How to Decide Whether to Hire an Attorney - The Homeowner
Homeowners do not always need to hire an attorney to review the contract before they embark on a home improvement project. If the job is a small one, or falls within the small claims limit in your state, you may decide to forgo the expense of having a lawyer involved. The trick is to envision the worst case scenario and think about whether you can deal with it on your own. Having floors refinished can cost less than $2000.00, so it is probably not worth it to pay someone to review the contract. On the other hand, if the job has the potential of causing damage to the premises, the damages might be much greater than one might anticipate.

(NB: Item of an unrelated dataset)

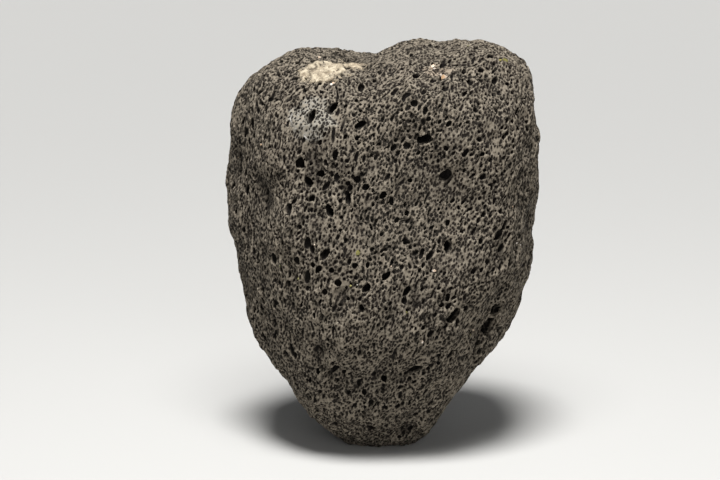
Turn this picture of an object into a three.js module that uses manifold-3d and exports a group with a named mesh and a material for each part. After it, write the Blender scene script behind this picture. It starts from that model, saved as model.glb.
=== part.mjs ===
// Black lava rock: one broken lump of vesicular basalt, standing on its blunt narrow end.
//
// Millimetres, +Z up, +X to the right and +Y to the back of the stone's best side. The origin is on the
// surface that the stone stands on, under the middle of its bounding box.
//
// The stone is a single piece. Its body is a closed surface around a centre, given by a front outline and a
// depth. Broken faces flatten it, swells and hollows bend it, noise roughens it, and the large gas bubbles
// are then cut out of it.
import * as THREE from "three";
import { mergeVertices } from "three/addons/utils/BufferGeometryUtils.js";
import { ImprovedNoise } from "three/addons/math/ImprovedNoise.js";
import Module from "manifold-3d";

// Driving dimensions
const WIDTH = 104;
const HEIGHT = 132;
const DEPTH = 88;
const CENTRE = new THREE.Vector3(0, 0, 0.53 * HEIGHT);
const SURFACE_DETAIL = 17; // subdivisions of each side of the icosahedron that carries the surface
const BUBBLE_DETAIL = 1;

// The front outline, clockwise from the foot: [across, up] in hundredths of half the width and of the height.
// Its lowest points lie under the ground, where the flat foot is cut.
const OUTLINE = [
  [-19, -2], [-45, 4.5], [-65, 15.5], [-79, 26], [-89, 42], [-97, 57], [-101, 72],
  [-100, 80], [-91, 88], [-69, 95], [-46, 98.5], [-12, 97.5], [22, 101.5], [60, 101.5], [84, 96],
  [95, 86.5], [97, 71], [94, 54], [90, 41], [74, 26], [47, 12.5], [13, -2],
];
const OUTLINE_STEPS = 240;

// How full the stone is between its outline and its front and back: 2 is an ellipse, more is boxier.
const FULLNESS = 2.5;

// Broken faces: the direction that each looks in, in degrees round from the front and up, and how far from
// the centre it lies, in millimetres. BREAK_EDGE sets how sharply they meet the rest.
const BROKEN_FACES = [
  { name: "top", turn: 0, tilt: 82, reach: 64.5 },
  { name: "top front slope", turn: -24, tilt: 50, reach: 60 },
  { name: "front", turn: 4, tilt: 4, reach: 41.5 },
  { name: "left flank", turn: -58, tilt: 4, reach: 49 },
  { name: "right flank", turn: 56, tilt: -3, reach: 50 },
  { name: "front under-side", turn: 6, tilt: -33, reach: 53 },
  { name: "back", turn: 172, tilt: -4, reach: 41.5 },
  { name: "back left", turn: -122, tilt: 12, reach: 49 },
  { name: "back right shoulder", turn: 138, tilt: 36, reach: 54 },
  { name: "back under-side", turn: 190, tilt: -36, reach: 55 },
];
const BREAK_EDGE = 28;

// Swells (rise above 0) and hollows (rise below 0) of the surface: a point near each, how far it spreads
// and how high it stands, in millimetres.
const SWELLS = [
  { name: "left brow", at: [-26, -34, 108], spread: 9, rise: 2.4 },
  { name: "hollow under the left brow", at: [-23, -38, 98], spread: 5, rise: -5 },
  { name: "hollow below it", at: [-22, -38, 89], spread: 5, rise: -3.6 },
  { name: "smooth hollow", at: [-20, -40, 78], spread: 4, rise: -2 },
  { name: "left side hollow", at: [-37, -30, 86], spread: 5, rise: -3.4 },
  { name: "dent in the left edge", at: [-48, -10, 92], spread: 3.5, rise: -1.8 },
  { name: "right brow", at: [12, -36, 111], spread: 8, rise: 2 },
  { name: "ledge in the brow", at: [5, -38, 104.5], spread: 4, rise: -3.6 },
  { name: "hollow under the right brow", at: [19, -39, 94], spread: 5, rise: -2.6 },
  { name: "right trough", at: [25, -41, 82], spread: 7, rise: -1.8 },
  { name: "right cheek", at: [36, -34, 76], spread: 9, rise: 1.5 },
  { name: "dip in the top", at: [-5, 0, 132], spread: 10, rise: -2.4 },
  { name: "belly", at: [4, -42, 52], spread: 13, rise: 1.8 },
  { name: "hollow above the snout", at: [-4, -34, 29], spread: 6, rise: -2.2 },
  { name: "snout", at: [-3, -28, 16], spread: 9, rise: 2.2 },
  { name: "groove low on the right", at: [32, -27, 43], spread: 5, rise: -4.2 },
  { name: "groove above it", at: [36, -30, 53], spread: 4, rise: -2.4 },
  { name: "dent in the left cheek", at: [-27, -37, 46], spread: 5, rise: -2 },
  { name: "notch on the left edge", at: [-35, -4, 22], spread: 5, rise: -2.2 },
  { name: "waist on the right edge", at: [50, 2, 73], spread: 4.5, rise: -1.6 },
  { name: "dent in the right shoulder", at: [50, 0, 110], spread: 5, rise: -2 },
  { name: "hollow in the back", at: [-14, 42, 84], spread: 12, rise: -4 },
  { name: "swell on the back", at: [20, 40, 58], spread: 13, rise: 3 },
  { name: "hollow low on the back", at: [-8, 34, 32], spread: 8, rise: -2.6 },
];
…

Another benchmark is if your state has a Guaranty Fund. In Massachusetts, homeowners can collect up to $10,000.00 if a contractor does not pay a judgment, files for bankruptcy, flees the jurisdiction, etc. I know one acquaintance who hired someone to install new windows in her home. He took the money and disappeared. She was able to collect from the Fund, and did not need to involve an attorney in the process.
If you are going to review your own contract, you need to educate yourself. There is a sample contract at a Massachusetts government website that provides a good guideline. Be careful about clauses awarding attorney's fees or mandatory arbitration or mediation clauses. One client won his claim in arbitration, but the arbitrator awarded attorney's fees to the losing party, and the contract allowed him to do so.
Having an attorney look over your contract is generally not that expensive, and may prevent huge problems down the road. I know that I spend approximately 2 - 4 hours reviewing a simple contract and I have always had suggestions to make. At the same time however, it may not be truly necessary. Just make sure you make an informed decision.